PROBLEM TO WORK ON: Copy exactly the lines from the one containing "collection.objects.link(ring)" through the one containing "if empty is", both included, and nothing else.

EXERCISE INPUT:
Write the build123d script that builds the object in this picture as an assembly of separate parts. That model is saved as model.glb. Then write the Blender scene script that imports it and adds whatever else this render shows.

--

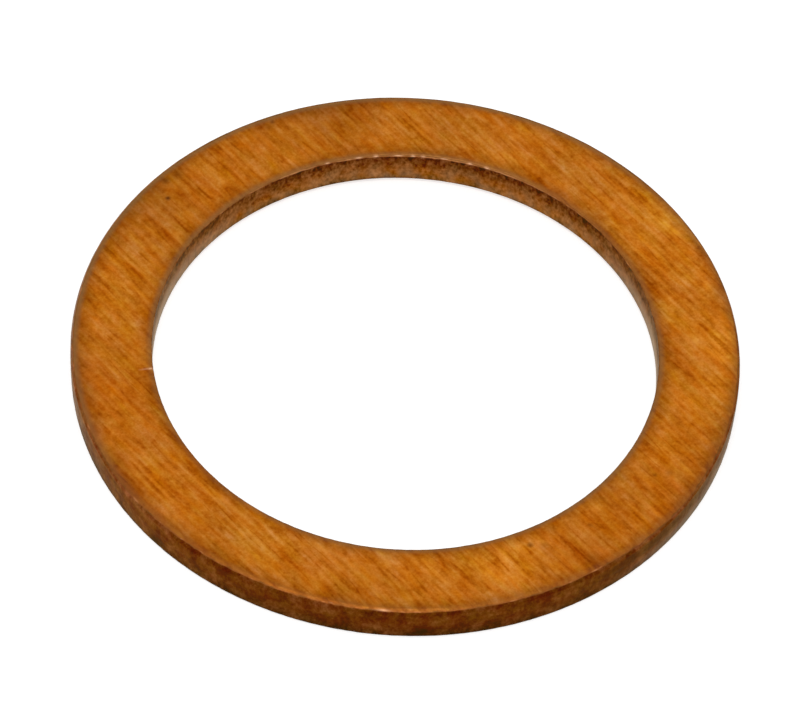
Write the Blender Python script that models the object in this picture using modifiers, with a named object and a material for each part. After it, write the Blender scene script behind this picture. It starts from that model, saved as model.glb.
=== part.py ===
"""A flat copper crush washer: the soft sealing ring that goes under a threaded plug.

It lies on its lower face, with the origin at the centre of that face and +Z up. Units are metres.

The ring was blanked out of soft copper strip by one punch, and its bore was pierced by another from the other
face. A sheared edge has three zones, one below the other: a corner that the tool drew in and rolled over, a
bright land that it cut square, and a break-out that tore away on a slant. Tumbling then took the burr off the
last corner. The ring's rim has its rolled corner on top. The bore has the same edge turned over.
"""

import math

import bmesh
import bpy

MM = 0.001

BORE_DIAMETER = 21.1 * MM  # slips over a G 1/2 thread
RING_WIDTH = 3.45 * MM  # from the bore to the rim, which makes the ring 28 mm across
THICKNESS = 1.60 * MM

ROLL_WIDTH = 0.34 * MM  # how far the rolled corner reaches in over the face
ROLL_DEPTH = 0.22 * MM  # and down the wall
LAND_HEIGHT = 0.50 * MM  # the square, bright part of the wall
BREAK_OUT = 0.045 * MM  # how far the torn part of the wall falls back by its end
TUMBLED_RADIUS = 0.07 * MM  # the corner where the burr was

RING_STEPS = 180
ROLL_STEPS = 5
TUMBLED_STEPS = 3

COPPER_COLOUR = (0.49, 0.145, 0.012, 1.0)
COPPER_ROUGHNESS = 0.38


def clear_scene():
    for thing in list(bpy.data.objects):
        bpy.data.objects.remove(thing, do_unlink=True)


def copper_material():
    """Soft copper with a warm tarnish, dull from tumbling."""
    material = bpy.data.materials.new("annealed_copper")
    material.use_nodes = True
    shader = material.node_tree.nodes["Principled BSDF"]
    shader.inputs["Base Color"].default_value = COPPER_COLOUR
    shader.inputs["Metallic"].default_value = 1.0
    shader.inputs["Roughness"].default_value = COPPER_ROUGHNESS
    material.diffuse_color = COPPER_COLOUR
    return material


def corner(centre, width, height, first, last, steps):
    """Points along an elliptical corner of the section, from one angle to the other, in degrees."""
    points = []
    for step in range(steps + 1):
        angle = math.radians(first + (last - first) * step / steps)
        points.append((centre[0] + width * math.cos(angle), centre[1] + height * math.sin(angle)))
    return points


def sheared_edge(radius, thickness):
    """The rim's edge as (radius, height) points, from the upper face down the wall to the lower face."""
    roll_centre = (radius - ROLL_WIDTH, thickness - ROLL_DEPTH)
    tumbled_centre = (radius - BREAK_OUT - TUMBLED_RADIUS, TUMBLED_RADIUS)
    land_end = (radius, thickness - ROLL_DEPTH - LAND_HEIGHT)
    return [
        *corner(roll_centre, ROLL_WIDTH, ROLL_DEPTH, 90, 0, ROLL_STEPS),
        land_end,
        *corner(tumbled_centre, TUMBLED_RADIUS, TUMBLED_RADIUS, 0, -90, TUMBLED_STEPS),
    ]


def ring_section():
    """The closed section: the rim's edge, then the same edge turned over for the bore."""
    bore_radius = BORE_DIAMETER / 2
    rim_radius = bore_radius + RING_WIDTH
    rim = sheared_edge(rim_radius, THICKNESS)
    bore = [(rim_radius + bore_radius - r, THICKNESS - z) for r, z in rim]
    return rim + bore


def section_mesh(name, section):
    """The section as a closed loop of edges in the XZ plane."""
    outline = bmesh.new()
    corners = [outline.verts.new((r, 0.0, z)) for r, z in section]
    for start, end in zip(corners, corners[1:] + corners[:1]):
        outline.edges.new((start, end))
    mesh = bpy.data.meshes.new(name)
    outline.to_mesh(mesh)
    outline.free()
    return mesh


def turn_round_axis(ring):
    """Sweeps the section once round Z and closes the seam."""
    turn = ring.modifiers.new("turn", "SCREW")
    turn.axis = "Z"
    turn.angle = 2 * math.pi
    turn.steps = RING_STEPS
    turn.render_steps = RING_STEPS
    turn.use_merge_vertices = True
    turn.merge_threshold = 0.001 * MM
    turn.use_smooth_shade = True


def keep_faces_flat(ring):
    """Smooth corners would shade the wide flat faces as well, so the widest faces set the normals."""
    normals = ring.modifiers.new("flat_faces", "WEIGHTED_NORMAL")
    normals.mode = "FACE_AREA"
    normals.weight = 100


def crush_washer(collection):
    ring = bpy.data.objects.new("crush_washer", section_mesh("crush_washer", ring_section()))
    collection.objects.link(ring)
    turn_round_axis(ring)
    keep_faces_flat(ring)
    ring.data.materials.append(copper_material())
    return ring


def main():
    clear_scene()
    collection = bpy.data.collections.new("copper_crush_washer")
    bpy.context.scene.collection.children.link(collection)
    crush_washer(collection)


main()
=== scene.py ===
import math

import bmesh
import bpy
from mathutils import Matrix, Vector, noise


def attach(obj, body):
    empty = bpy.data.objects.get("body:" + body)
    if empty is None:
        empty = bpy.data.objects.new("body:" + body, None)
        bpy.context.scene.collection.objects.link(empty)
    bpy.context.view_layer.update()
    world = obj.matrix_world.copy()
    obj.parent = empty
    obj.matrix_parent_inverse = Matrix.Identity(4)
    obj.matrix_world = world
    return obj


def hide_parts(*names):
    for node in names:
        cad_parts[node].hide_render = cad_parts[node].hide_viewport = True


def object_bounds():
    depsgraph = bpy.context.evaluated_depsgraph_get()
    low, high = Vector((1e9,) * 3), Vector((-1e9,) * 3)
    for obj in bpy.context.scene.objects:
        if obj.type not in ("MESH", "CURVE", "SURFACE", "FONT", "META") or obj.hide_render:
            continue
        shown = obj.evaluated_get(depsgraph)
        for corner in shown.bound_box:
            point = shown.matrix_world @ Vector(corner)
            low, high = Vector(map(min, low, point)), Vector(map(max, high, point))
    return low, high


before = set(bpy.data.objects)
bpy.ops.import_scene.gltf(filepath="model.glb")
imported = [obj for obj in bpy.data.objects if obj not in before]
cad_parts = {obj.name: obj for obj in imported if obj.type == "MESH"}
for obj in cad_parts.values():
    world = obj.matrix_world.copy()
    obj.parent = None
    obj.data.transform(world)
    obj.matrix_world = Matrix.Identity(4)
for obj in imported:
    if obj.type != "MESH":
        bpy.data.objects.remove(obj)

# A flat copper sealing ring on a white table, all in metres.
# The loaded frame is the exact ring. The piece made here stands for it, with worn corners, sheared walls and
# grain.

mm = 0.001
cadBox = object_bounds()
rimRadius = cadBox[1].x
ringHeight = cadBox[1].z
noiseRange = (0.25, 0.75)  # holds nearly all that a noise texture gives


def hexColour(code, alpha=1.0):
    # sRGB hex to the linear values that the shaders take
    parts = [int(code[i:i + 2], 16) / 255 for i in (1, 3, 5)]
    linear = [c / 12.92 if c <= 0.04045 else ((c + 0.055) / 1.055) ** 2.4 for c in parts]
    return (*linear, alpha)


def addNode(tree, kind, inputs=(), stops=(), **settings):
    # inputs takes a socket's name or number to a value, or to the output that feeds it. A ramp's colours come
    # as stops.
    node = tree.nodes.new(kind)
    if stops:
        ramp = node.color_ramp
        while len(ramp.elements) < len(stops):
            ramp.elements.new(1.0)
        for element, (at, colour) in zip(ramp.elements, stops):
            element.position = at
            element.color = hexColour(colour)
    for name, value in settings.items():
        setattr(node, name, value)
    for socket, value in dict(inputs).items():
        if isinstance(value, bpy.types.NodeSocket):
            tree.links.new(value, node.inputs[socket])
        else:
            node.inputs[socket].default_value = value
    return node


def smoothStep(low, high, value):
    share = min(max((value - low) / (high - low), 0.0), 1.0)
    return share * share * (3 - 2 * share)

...

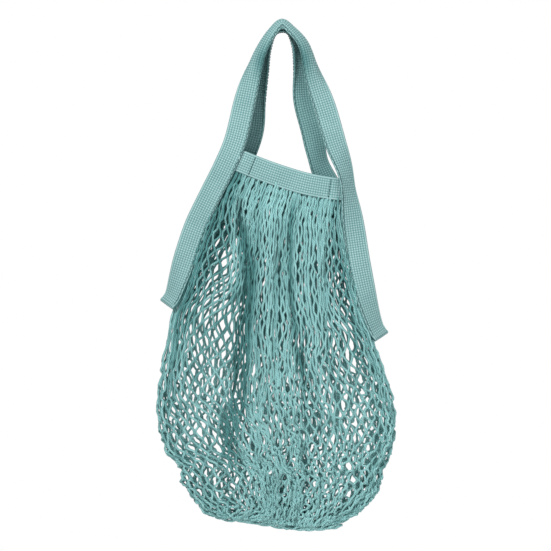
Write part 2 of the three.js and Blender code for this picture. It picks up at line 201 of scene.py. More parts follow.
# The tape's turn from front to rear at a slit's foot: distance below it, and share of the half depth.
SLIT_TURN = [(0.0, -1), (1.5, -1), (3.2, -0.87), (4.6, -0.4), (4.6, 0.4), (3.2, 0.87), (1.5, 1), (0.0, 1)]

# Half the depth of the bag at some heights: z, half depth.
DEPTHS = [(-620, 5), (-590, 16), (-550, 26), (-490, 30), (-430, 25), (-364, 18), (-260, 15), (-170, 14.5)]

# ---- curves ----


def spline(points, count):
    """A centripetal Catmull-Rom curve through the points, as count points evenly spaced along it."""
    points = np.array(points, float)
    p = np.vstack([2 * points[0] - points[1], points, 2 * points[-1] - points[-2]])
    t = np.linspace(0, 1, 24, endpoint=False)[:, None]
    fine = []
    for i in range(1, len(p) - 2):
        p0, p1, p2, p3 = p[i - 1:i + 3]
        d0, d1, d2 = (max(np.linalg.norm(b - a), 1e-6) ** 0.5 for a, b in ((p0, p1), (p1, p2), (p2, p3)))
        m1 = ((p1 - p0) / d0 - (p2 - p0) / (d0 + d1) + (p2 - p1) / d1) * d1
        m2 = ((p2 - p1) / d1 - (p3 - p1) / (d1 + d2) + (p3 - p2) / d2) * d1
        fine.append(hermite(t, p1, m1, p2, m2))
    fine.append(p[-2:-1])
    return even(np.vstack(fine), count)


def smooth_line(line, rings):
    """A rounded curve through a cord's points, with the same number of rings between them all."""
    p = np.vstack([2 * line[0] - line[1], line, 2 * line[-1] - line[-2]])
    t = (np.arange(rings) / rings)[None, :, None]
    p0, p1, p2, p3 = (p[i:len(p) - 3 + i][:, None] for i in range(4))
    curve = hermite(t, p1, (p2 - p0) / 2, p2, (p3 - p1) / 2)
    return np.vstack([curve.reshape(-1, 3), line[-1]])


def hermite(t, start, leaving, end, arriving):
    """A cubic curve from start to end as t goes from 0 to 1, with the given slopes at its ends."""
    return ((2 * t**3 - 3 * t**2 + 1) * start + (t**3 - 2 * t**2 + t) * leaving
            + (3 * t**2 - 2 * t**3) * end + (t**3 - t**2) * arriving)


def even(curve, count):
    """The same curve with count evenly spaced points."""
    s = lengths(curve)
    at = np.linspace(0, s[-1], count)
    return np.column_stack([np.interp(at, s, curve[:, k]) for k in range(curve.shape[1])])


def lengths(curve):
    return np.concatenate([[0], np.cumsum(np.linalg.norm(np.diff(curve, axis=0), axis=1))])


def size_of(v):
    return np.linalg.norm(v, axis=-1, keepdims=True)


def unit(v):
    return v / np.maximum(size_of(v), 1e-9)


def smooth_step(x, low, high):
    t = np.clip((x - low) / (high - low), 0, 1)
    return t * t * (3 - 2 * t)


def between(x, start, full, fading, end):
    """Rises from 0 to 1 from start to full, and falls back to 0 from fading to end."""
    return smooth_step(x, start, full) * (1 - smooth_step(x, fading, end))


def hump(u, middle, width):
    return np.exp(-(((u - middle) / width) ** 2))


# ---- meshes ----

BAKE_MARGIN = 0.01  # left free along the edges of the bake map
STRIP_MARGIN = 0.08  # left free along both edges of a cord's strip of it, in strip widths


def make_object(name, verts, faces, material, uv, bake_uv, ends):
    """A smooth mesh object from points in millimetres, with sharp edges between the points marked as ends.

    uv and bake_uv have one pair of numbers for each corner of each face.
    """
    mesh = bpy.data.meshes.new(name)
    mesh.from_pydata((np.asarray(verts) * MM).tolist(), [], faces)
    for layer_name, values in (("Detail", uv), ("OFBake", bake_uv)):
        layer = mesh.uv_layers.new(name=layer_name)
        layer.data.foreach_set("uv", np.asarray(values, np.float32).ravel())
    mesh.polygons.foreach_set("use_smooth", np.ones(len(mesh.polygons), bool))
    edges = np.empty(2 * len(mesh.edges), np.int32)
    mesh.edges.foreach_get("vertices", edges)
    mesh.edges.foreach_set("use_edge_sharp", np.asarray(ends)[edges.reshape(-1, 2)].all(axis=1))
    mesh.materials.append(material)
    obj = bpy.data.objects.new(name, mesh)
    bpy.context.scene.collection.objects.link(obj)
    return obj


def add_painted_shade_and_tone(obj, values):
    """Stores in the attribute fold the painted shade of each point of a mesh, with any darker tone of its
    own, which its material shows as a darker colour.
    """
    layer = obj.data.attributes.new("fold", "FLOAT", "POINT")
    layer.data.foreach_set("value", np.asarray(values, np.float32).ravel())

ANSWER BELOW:
    collection.objects.link(ring)
    turn_round_axis(ring)
    keep_faces_flat(ring)
    ring.data.materials.append(copper_material())
    return ring


def main():
    clear_scene()
    collection = bpy.data.collections.new("copper_crush_washer")
    bpy.context.scene.collection.children.link(collection)
    crush_washer(collection)


main()
=== scene.py ===
import math

import bmesh
import bpy
from mathutils import Matrix, Vector, noise


def attach(obj, body):
    empty = bpy.data.objects.get("body:" + body)
    if empty is None:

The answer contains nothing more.